Fraunhofer Institute for Solar Energy Systems ISE| Duration: | 05/2022 - 11/2025 |
| Contracting Authority/ Sponsors: |
Federal Ministry for Digital and Transport (BMDV) |
| Project Partners: | Fraunhofer ENAS, Fraunhofer ICT, Fraunhofer ILT, Fraunhofer IPT, Fraunhofer ISI |
| Project Focus: |       |
R2MEA – Series production of mobile fuel cells: Research platform for the roll-to-roll production of MEAs
Full-format catalyst layer on decal transfer foil after the drying process in a continuous convection dryer.
Catalyst ink is coated onto a decal transfer foil via slot die.
The "R2MEA" project is focusing on innovative production processes for the manufacturing of the core component of fuel cells, the membrane electrode assembly (MEA). "R2MEA" is a sub-project of the joint project "H2GO - National Fuel Cell Production Action Plan" of 19 Fraunhofer Institutes to promote the ramp-up of fuel cell production for heavy-duty transportation in Germany.
In addition to battery electric vehicles, low-temperature fuel cells also represent an option for the heavy-duty and commercial vehicle sector to switch to emission-free mobility. The expected production volume for the electrochemical core component of the fuel cell, the MEA, is up to 240 million units p.a., which is not achievable with today's established manufacturing processes. In order to meet market expectations, existing plant concepts must therefore be adapted and scalable production methods developed.

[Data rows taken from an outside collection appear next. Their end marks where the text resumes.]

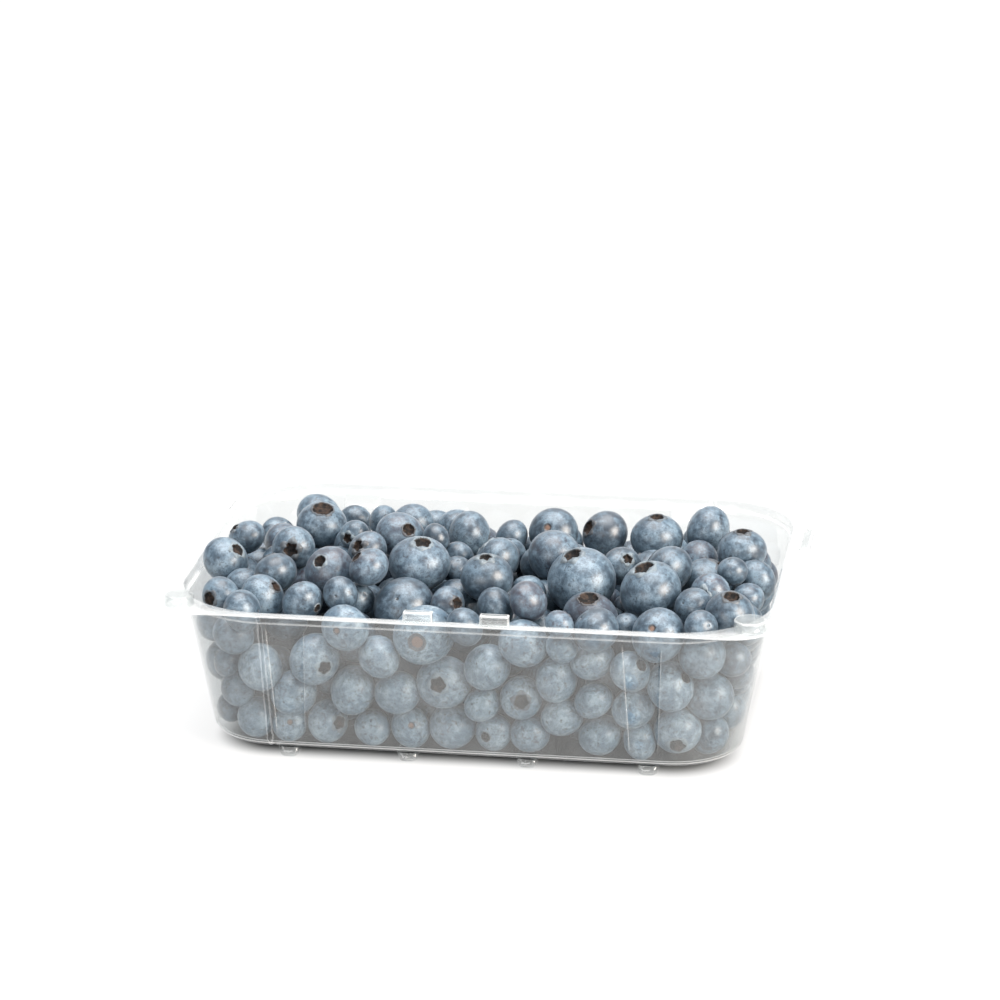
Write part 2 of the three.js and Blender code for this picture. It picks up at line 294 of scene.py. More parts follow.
def stitched(rings):
    """Vertices and faces of neighbouring rings, with a fan at each end, and each vertex's value."""
    count = len(rings[0][0])
    vertices = [np.column_stack((xy, z)) for xy, z, _ in rings]
    values = [ring_values for _, _, ring_values in rings]
    faces = []
    for level in range(len(rings) - 1):
        low, high = level * count, (level + 1) * count
        for i in range(count):
            j = (i + 1) % count
            faces.append((low + i, low + j, high + j, high + i))
    total = len(rings) * count
    for ring, first in ((rings[0], True), (rings[-1], False)):
        middle = np.array([[ring[0][:, 0].mean(), ring[0][:, 1].mean(), ring[1][0]]])
        vertices.append(middle)
        values.append(np.zeros(1))
        base = 0 if first else (len(rings) - 1) * count
        for i in range(count):
            j = (i + 1) % count
            faces.append((total, base + j, base + i) if first else (total, base + i, base + j))
        total += 1
    return np.vstack(vertices), faces, np.concatenate(values)


def new_piece(name, vertices, faces, attributes):
    """A smooth mesh object from points in millimetres about the opening's middle."""
    mesh = bpy.data.meshes.new(name)
    mesh.from_pydata(((vertices + OPENING_MIDDLE) * MM).tolist(), [], faces)
    mesh.update()
    for key, values in attributes.items():
        values = np.asarray(values, np.float32)
        if values.ndim == 1:
            mesh.attributes.new(key, "FLOAT", "POINT").data.foreach_set("value", values)
        else:
            layer = mesh.attributes.new(key, "FLOAT_VECTOR", "POINT")
            layer.data.foreach_set("vector", values.ravel())
    mesh.polygons.foreach_set("use_smooth", [True] * len(mesh.polygons))
    piece = bpy.data.objects.new(name, mesh)
    bpy.context.scene.collection.objects.link(piece)
    return piece


wall_mesh = stitched(shell_rings())


# ---- Studs, catches, grip and feet ----
# Formed in the same sheet: hollow studs and small boxes that stand up from the flange for a lid
# to snap over, an oval ridge on the wide ear, and hollow ribs under the floor that it stands on.

STUD_HEIGHT = 3.2
STUDS = [
    # x, y, radius, how strongly the painted glint shows on its edges
    (-86.3, -60.3, 4.5, 0.12),
    (85.6, -59.0, 5.0, 0.6),
]
CATCH_MIDDLE = -1.0
CATCH_SPACING = 23.0
CATCH_LENGTH = 9.2
CATCH_DEPTH = 3.0
CATCH_HEIGHT = 3.3
CATCH_RADIUS = 0.7
CATCH_Y = -66.1
GRIP_X, GRIP_Y = 95.2, 24.0
GRIP_WIDTH = 3.6
GRIP_LENGTH = 20.0
GRIP_HEIGHT = 0.8
CAP_WALL = SHEET * 0.7
CAP_CORNER_STEPS = 8
CAP_CORNER_LINE = 2.2  # how strongly the painted glint shows on the upright corners
FOOT_SPACING = 36.6
FOOT_COUNT = 4
FOOT_BOTTOM_HALF = 2.6
FOOT_TOP_HALF = 3.4
FOOT_HALF_LENGTH = 55.2
FOOT_END_RADIUS = 1.9
FOOT_END_STEPS = 4
PAD_LENGTH = 9.0
PAD_RAMP = 1.5
RIB_CLEARANCE = 0.4


def round_box_line(half_x, half_y, radius, steps):
    """A rectangle with rounded corners, anticlockwise from its right front corner."""
    points = []
    for quarter, (sign_x, sign_y) in enumerate(((1, -1), (1, 1), (-1, 1), (-1, -1))):
        for i in range(steps + 1):
            angle = math.pi / 2 * (quarter - 1 + i / steps)
            points.append((
                sign_x * (half_x - radius) + radius * math.cos(angle),
                sign_y * (half_y - radius) + radius * math.sin(angle),
            ))
    return np.array(points)


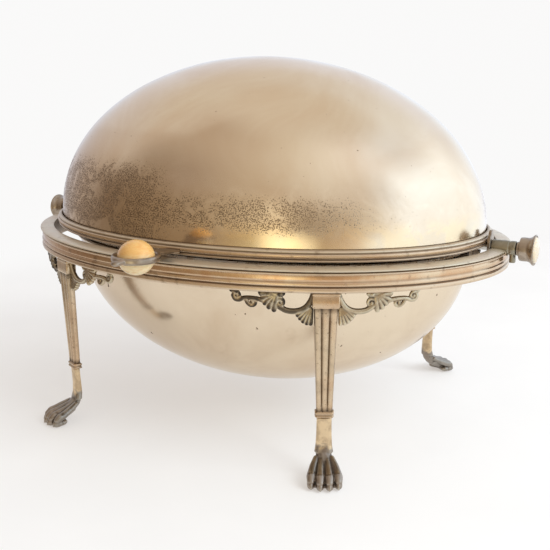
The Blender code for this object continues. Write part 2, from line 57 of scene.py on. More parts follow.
RIM_LOW, RIM_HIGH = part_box("rim_frame")
DISH_Y = (RIM_LOW.y + RIM_HIGH.y) / 2
RIM_OVERHANG = 0.8 * MM  # the top band's reach past the rim's outer edge
RIM_A = RIM_HIGH.x - RIM_OVERHANG
RIM_B = (RIM_HIGH.y - RIM_LOW.y) / 2 - RIM_OVERHANG
RIM_Z = RIM_LOW.z
AXIS_Z = sum(c.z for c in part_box("spindle_right")) / 2
GAP = 0.3 * MM
EDGE = 0.3 * MM  # the bevel on a sheet's edge
BARREL_R = 4.3 * MM
COVER_NOTCH_R = 3.2 * MM
PIVOT_END_X = 130 * MM  # notches are pressed only past here
LEG_TOP_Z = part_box("leg_front_right")[1].z
PAW_TOP_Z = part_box("paw_front_right")[1].z


def oval_of(node):
    """Half length, half width, bottom and top of an oval solid."""
    low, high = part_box(node)
    return high.x, (high.y - low.y) / 2, low.z, high.z


LID_A, LID_B, LID_EDGE_Z, LID_TOP_Z = oval_of("lid_shell")
LID_SKIRT = 6.9 * MM
LID_WALL = 1.3 * MM
BOWL_A, BOWL_B, BOWL_BOTTOM_Z, BOWL_TOP_Z = oval_of("bowl")
BOWL_EQUATOR_Z = 107.1 * MM
BOWL_WALL = 1.5 * MM
LINER_A, LINER_B, LINER_FLOOR_Z, LINER_TOP_Z = oval_of("food_liner")
LEG_ANGLE = math.radians(55.9)
BLOCK_HALF_WIDTH = 7.55 * MM
BALL = sum(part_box("handle_ball"), Vector()) / 2
BALL_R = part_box("handle_ball")[1].x
BALL_FLATTENING = 0.95
CORNERS = {
    "front_right": -LEG_ANGLE,
    "front_left": LEG_ANGLE - math.pi,
    "rear_right": LEG_ANGLE,
    "rear_left": math.pi - LEG_ANGLE,
}
ENDS = {"right": 1, "left": -1}


# Mesh helpers. Points are arrays in metres, in the row frame.


def add(name, data):
    made = bpy.data.objects.new(name, data)
    bpy.context.scene.collection.objects.link(made)
    return made


def link(name, data, material, body, replaced, slot):
    piece = add(name, data)
    data.materials.clear()
    data.materials.append(material)
    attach(piece, body)
    if replaced:
        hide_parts(*replaced)
    return piece


def mesh_of(name, points, faces, sharp=40, **attributes):
    """A shaded mesh with float attributes, one number per point."""
    mesh = bpy.data.meshes.new(name)
    mesh.from_pydata([tuple(p) for p in points], [], faces)
    for key, values in attributes.items():
        mesh.attributes.new(key, "FLOAT", "POINT").data.foreach_set("value", np.asarray(values, np.float32))
    weld(mesh)
    shade(mesh, sharp)
    return mesh


def weld(mesh):
    """Merges the points that lie on a pole or on a closed profile's ends, and turns every face outwards."""
    bm = bmesh.new()
    bm.from_mesh(mesh)
    bmesh.ops.remove_doubles(bm, verts=bm.verts, dist=1e-7)
    bmesh.ops.recalc_face_normals(bm, faces=bm.faces)
    bm.to_mesh(mesh)
    bm.free()


def shade(mesh, sharp):
    mesh.shade_smooth()
    mesh.set_sharp_from_angle(angle=math.radians(sharp))


def grid_faces(rows, columns, wrap_rows, wrap_columns):
    faces = []
    for i in range(rows if wrap_rows else rows - 1):
        for j in range(columns if wrap_columns else columns - 1):
            a, b = i * columns + j, i * columns + (j + 1) % columns
            c, d = (i + 1) % rows * columns + (j + 1) % columns, (i + 1) % rows * columns + j
            faces.append((a, b, c, d))
    return faces


def soften(profile, rounds=2, closed=False):
    """Rounds the corners of a row of points, each with any numbers after its first two carried along."""
    row = np.array(profile, float)
    for _ in range(rounds):
        after = np.roll(row, -1, 0) if closed else row[1:]
        before = row if closed else row[:-1]
        cut = np.stack((0.75 * before + 0.25 * after, 0.25 * before + 0.75 * after), 1)
        cut = cut.reshape(-1, row.shape[1])
        row = cut if closed else np.concatenate((row[:1], cut, row[-1:]))
    return row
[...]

In order to support component manufacturers and machine and plant manufacturers in upscaling fuel cell production, the "R2MEA" research consortium, coordinated by Fraunhofer ISE, is investigating manufacturing processes and components. In "R2MEA", a research platform is being developed and established that is available to companies for production issues from catalyst production to the finished 7-layer MEA (i.e. the composite of membrane, catalyst layers, subgaskets and gas diffusion layers).
Questions that are addressed in R2MEA:
- How can the current production of catalyst powder be converted from batch processes to continuous processes?
- Are rotary printing processes also useful for applying catalyst layers in addition to the slot die that is primarily used today? Is direct printing on the membrane possible with the required high quality? Can laser drying processes shorten the drying time and dryer length?
- How can the membrane, catalyst layers, subgaskets and gas diffusion layers be cut to size in roll-to-roll processes? Which positioning and laminating processes are suitable for producing high-quality composites of the individual layers?
- How should transport containers be designed for intra- and external logistics?
In "R2MEA", innovative production processes and new system concepts are being developed that can represent membrane coating, separation, application of the subgaskets and cutting of the gas diffusion layer as a high throughput roll-to-roll process. In particular, the expected future requirements for structured MEAs are investigated by innovative production processes, thus preparing the production technology of tomorrow. To this end, the entire production chain is being researched on pilot systems in a technical center at Fraunhofer ISE.
Alongside the development of the research platform, Fraunhofer ISE is conducting extensive market studies on industry requirements, techno-economic analyses on the economic efficiency of various production processes and life cycle analyses on the ecological footprint. For example, the establishment of innovative coating processes, which enable direct coating of the membrane instead of the usual transfer process, helps to reduce costs due to the more efficient use of materials.
The joint project is aimed in particular at small and medium-sized companies along the entire value chain of fuel cell production - from manufacturing technology and mechanical and plant engineering to vehicle applications in heavy duty vehicles.
"R2MEA" is a sub-network of "H2GO - National Fuel Cell Production Action Plan". The entire H2GO network is being funded by the Federal Ministry for Digital and Transport Affairs with around 80 million euros as part of the National Innovation Program for Hydrogen and Fuel Cell Technology. The funding guideline is coordinated by NOW GmbH and implemented by Projektträger Jülich (PtJ).